Pick every line with "imported" from the material below.

(Records with modeling code)
(begin)
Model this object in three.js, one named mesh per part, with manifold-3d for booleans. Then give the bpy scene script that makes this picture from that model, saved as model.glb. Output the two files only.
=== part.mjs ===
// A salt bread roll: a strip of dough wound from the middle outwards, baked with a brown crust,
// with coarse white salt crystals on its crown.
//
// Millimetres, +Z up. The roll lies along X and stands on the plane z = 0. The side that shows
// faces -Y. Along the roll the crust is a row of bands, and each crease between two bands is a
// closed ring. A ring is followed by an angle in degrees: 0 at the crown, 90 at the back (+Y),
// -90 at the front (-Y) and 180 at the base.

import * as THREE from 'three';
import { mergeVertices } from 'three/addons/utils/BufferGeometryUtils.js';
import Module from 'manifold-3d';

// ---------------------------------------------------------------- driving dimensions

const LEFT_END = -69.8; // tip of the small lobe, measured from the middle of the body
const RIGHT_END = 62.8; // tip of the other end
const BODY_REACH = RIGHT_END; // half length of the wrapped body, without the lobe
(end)
(begin)
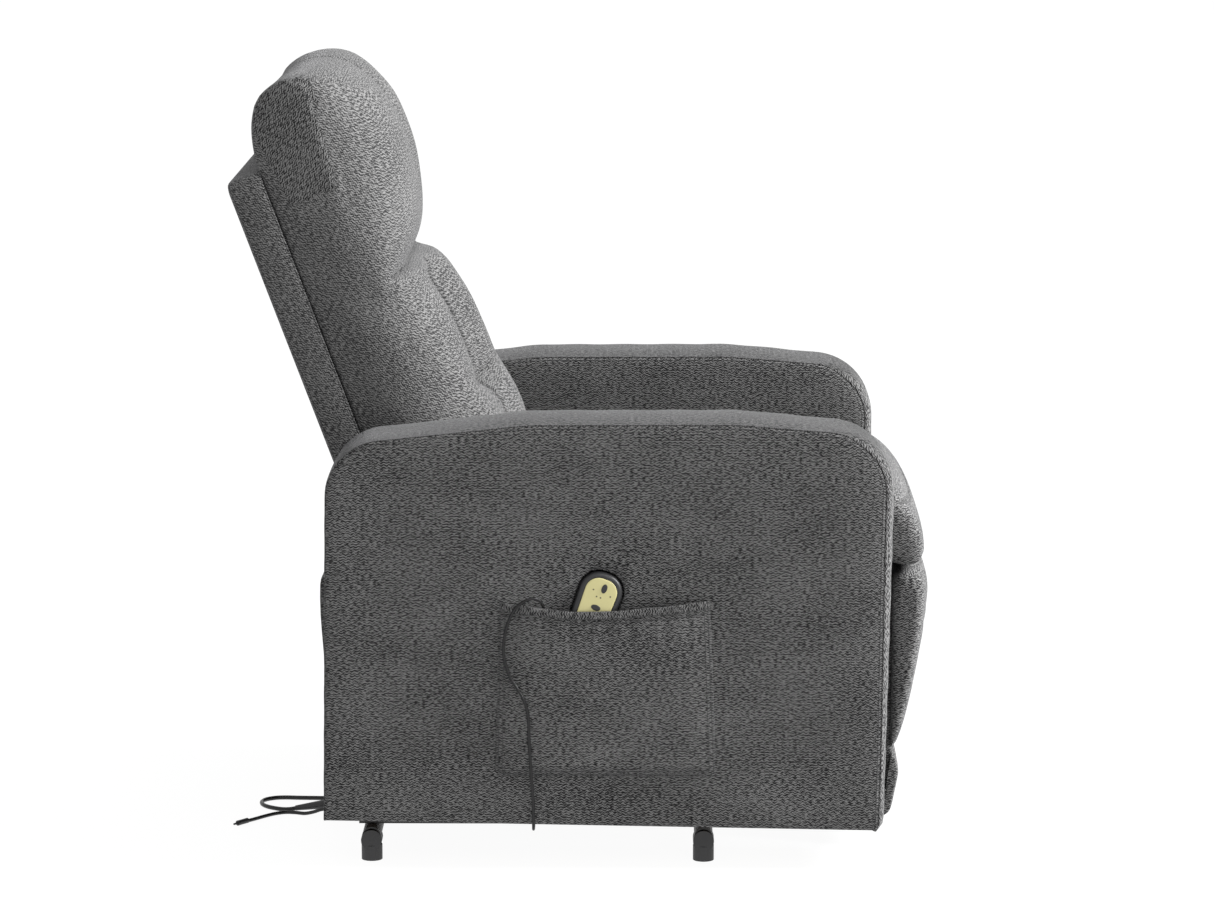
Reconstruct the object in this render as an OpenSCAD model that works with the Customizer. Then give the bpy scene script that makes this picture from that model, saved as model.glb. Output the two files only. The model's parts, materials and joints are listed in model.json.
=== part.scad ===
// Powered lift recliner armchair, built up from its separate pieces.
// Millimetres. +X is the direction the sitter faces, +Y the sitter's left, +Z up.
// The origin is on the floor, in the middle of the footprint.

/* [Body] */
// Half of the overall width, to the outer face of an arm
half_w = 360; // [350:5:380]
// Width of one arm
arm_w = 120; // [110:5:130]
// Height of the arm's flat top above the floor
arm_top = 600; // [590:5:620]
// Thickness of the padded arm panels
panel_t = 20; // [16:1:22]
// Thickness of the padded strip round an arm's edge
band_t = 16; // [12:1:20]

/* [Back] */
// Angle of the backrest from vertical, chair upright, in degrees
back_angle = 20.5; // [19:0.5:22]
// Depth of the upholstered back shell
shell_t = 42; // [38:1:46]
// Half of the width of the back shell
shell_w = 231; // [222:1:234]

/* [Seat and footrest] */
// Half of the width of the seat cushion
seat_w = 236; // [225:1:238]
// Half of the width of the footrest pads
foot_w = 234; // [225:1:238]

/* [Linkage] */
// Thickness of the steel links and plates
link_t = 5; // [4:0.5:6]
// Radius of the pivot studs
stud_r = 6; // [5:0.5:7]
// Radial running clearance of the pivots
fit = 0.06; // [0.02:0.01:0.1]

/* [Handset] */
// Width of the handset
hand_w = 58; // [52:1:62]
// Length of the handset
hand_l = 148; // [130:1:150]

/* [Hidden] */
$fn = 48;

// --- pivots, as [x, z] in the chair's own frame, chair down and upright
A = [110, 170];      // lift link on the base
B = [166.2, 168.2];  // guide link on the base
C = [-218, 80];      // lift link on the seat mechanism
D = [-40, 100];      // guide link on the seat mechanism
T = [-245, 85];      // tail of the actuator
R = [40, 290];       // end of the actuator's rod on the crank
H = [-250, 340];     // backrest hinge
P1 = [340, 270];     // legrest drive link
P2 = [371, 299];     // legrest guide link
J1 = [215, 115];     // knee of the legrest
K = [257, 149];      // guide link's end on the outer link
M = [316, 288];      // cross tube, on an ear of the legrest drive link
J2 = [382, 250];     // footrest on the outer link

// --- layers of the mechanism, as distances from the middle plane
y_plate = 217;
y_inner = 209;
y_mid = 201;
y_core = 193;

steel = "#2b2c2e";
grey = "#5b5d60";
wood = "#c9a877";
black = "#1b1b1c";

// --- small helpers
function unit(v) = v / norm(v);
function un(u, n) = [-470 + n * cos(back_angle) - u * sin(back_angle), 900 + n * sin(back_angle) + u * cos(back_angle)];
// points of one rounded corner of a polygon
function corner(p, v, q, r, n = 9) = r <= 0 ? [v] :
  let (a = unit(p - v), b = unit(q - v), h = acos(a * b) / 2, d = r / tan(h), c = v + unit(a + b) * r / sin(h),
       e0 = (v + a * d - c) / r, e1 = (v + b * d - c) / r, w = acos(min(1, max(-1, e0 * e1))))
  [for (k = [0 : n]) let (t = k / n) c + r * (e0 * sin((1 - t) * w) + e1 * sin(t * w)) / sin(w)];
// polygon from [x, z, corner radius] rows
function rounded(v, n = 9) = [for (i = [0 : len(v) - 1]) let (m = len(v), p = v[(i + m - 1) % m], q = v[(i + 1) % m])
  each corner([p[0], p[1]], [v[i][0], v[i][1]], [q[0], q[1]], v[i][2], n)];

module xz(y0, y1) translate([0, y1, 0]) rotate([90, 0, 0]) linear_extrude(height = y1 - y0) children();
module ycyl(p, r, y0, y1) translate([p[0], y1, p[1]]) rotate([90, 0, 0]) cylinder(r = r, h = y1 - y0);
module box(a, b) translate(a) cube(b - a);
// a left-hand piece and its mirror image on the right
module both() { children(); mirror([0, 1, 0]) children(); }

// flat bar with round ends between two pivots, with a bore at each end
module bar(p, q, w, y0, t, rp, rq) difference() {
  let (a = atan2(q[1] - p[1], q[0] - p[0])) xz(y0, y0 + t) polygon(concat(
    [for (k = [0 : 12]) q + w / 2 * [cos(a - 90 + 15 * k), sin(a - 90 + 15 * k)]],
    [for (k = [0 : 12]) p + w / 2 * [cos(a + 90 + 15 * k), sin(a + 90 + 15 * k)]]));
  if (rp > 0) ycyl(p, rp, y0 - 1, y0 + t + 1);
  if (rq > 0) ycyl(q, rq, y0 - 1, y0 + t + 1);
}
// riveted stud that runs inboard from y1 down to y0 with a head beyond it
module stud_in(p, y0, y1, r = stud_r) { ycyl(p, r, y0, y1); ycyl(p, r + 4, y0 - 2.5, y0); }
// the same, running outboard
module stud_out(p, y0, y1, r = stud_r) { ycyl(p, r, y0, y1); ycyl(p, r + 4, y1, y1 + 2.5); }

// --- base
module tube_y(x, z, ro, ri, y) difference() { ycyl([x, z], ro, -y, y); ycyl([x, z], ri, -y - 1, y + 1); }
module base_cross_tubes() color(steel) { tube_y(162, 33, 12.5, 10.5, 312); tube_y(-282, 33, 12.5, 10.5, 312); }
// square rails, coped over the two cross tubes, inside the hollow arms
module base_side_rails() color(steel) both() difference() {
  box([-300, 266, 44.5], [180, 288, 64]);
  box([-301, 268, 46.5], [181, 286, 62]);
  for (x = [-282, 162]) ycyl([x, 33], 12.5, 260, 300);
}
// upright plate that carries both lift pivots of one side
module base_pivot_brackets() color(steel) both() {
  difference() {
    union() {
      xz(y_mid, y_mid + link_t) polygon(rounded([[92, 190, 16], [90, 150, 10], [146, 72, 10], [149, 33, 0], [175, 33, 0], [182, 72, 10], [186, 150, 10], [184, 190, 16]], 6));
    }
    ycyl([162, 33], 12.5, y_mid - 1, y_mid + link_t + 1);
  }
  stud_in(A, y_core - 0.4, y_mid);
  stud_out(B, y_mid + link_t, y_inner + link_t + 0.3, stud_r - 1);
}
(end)
(begin)
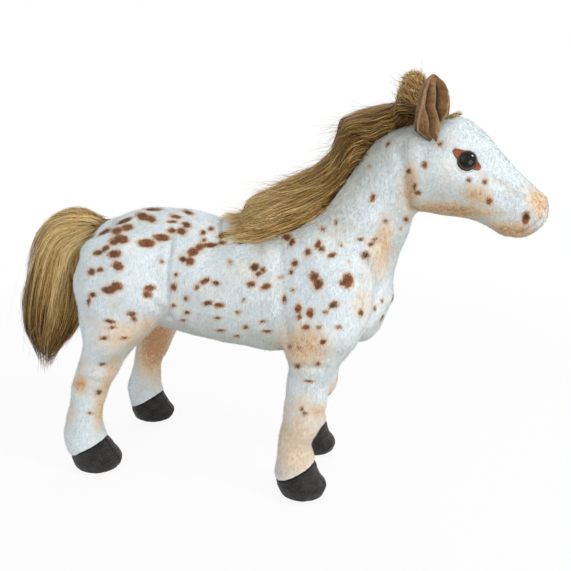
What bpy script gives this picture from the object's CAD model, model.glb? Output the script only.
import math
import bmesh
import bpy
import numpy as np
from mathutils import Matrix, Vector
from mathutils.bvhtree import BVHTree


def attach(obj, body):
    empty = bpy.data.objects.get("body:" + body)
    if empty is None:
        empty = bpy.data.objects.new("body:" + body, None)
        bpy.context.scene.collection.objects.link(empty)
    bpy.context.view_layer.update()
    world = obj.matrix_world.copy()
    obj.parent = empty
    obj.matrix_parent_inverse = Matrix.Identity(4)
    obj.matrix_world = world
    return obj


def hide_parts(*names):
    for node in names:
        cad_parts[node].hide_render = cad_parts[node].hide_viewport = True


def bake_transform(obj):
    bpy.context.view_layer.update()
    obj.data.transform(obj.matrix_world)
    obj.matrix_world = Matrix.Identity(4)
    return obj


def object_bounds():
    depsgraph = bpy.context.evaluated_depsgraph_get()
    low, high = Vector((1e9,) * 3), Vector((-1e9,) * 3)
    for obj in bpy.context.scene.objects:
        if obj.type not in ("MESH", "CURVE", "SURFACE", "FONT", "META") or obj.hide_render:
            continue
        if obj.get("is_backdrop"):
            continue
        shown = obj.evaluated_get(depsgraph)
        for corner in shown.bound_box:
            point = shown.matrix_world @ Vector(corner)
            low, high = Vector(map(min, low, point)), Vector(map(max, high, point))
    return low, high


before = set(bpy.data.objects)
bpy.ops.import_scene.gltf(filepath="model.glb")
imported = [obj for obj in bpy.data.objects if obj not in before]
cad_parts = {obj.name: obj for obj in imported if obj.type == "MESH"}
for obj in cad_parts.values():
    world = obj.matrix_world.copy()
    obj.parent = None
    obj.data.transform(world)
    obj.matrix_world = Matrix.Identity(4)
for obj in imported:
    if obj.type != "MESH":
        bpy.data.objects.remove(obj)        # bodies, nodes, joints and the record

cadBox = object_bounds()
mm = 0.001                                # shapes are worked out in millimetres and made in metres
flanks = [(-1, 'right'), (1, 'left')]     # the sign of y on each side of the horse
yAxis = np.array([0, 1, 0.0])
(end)
● **RESPONSE FOR THIS EXERCISE**
imported = [obj for obj in bpy.data.objects if obj not in before]
cad_parts = {obj.name: obj for obj in imported if obj.type == "MESH"}
for obj in imported:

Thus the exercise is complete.